Verification is still the sticking point to complete that phase, Japan's Foreign Minister Masahiko Komura said.

"While the six-party talks came to an agreement on the framework of verification of the declaration of (North Korea's nuclear programmes, we have no prospect of the commencement of the verification itself," a Japanese official quoted Komura as telling China's Foreign Minister Yang Jiechi on Tuesday.

Hill said he would be in Vienna on Friday for talks with the International Atomic Energy Agency to discuss the role the U.N. nuclear watchdog could play in verifying the North's nuclear weapons program.

The North Korean spokesman said significant progress has been made, and Washington took steps to lift some of its sanctions against Pyongyang. "What's important is for the U.S. to fundamentally and entirely withdraw its hostile policy."

After North Korea presented the account of its nuclear weapons programme in June, a thaw of ties began with Bush launching a 45-day process to remove Pyongyang from the list of state sponsors of terrorism.

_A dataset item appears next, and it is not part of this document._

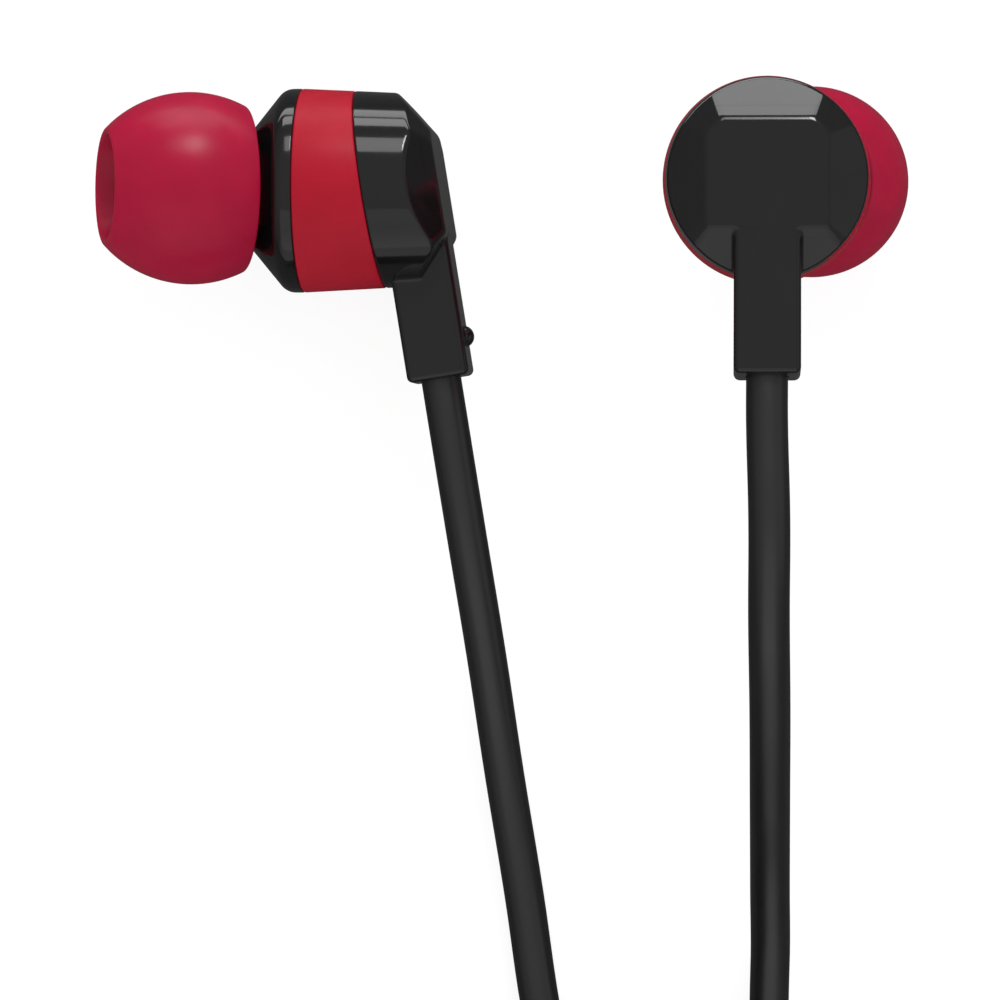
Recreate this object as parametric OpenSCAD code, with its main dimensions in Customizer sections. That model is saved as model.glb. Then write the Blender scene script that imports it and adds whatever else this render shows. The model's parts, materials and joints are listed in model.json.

Wednesday's meeting, on the sidelines of annual talks among Asia-Pacific nations, comes at a time when the Bush administration is tweaking its policy towards North Korea.

President George W. Bush branded North Korea as part of an "axis of evil" together with Iraq and Iran after the September 11, 2001 attacks, but the North is slowly moving away from that rogue status and Washington has slightly eased some sanctions.

Rice said she would deliver a "strong message" to the North Korean minister. But she was at pains to play down the significance of the meeting, telling reporters she did not think they were "historic, or monumental or even consequential" and formal six-party ministerial would be held later in Beijing.

But with the unpopular Iraq war and the Iranian nuclear standoff unresolved, the Bush administration is hoping success in nuclear talks with North Korea will ultimately be logged as a foreign policy success when Bush leaves office.